Note: For those who don’t know about Brand Equity, it is defined as the value of a corporation with its flagship brand names minus its value without them.

Concluding, Branding as a practice is a Marketing Concept without any denial, in our opinion. But the implications of the Branding Practice on a Brand can only be measured based on firm performance and specifically a Monetary Value. This brings in the Brand Finance into the picture with a clearly defined measuring objective. Though there  are several other  KPIs and tools to audit a brand’s performance, the Financial KPI’s tend to gain more credibility for obvious reasons.

5 Responses to Branding Myths: What is the link between, ‘Brand Marketing’ and ‘Brand Finance’?

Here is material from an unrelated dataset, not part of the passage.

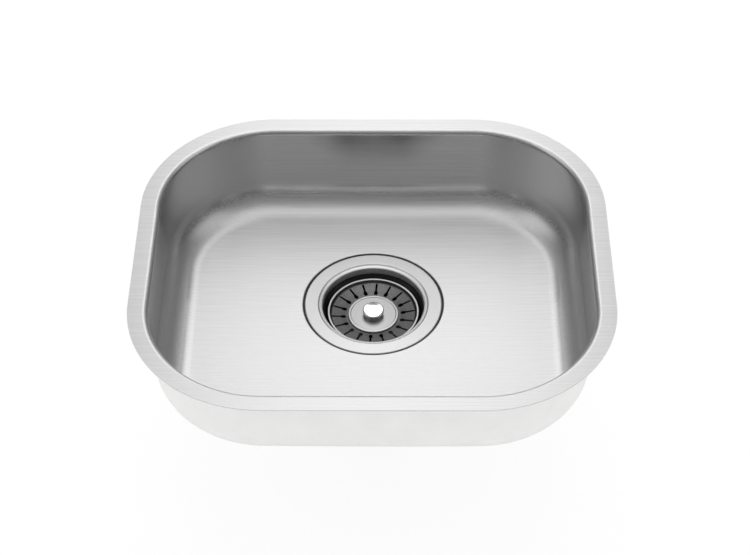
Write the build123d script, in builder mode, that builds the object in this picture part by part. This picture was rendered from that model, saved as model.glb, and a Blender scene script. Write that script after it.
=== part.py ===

  1. Pingback: » Branding Myths: What is the link between, 'Brand Marketing' and … | Brand Marketing Tips

  2. Ed Roach Reply

    October 5, 2009 at 6:09 pm

    Interesting post Meheer. I spoke to a group of CFO’s in Ann Arbor Michigan a few years ago on the benefits of branding. This group didn’t care about marketing benefits but only how branding can save money. Bottom line.

    Number one – consistency. How the brand image is delivered is crucial. If the brand image is consistent across all media, then there is little room for confusion , making it cheaper to promote the company. Inconsistency results in confusion. Confusion is a costly error. If you buy into differentiation and go to market with one thrust, then marketing costs are focused on that unique selling point. For every product or service you add to that you not only increase the marketing costs but also add more competitors to the mix.

    Another financial consideration for branding is luring prospective investors or buyers. If the brand is focused properly, the brand is more attractive to investors or buyers. They have their act together. When the brand is strong, the resulting passion among all stakeholders holds a great deal of value.

    To view branding as simply a marketing function is a gross misunderstanding and appreciation of what your brand IS. Your brand at the end of the day is your passion and reputation. If nurtured properly, the financial benefits are obvious.

  3. Meheer Reply

    October 5, 2009 at 10:40 pm

    I agree with you Ed to a great extent. But believe that it is important that this group of “CFOs” needed to open up to the Marketing Aspect of branding too.

    Branding on an overall basis, according to me is as much of a Marketing concept as it is a Financial one. Though Financial Indicators sound more credible, only Marketing Indicators are capable of insighting deeper into the details of the brand performance. I think Financial indicators do well to give us a full picture of the brand; something like Brand Equity. But Marketing Indicators act as internal indicators thereby proving to be watchmen whistling when somethings wrong; somethings like brand knowledge and association.

    What do you think?

  4. Ed Roach Reply

    October 6, 2009 at 11:00 am

    Before meeting with the CFO group I spoke with my accountant and they suggested that I “show them the money” so to speak. Questions from the group were indeed about how branding saves money. No concern about marketing – perhaps short sighted. Your explanation makes a great deal of sense. I wonder how many company officers concern them selves beyond their own responsibilities?

  5. Meheer Reply

    October 6, 2009 at 10:50 pm

    Isnt this the right situation for Brand Audit to ‘enter the building’? Does a brand audit (internal) have the authority to pull up defectors of Branding??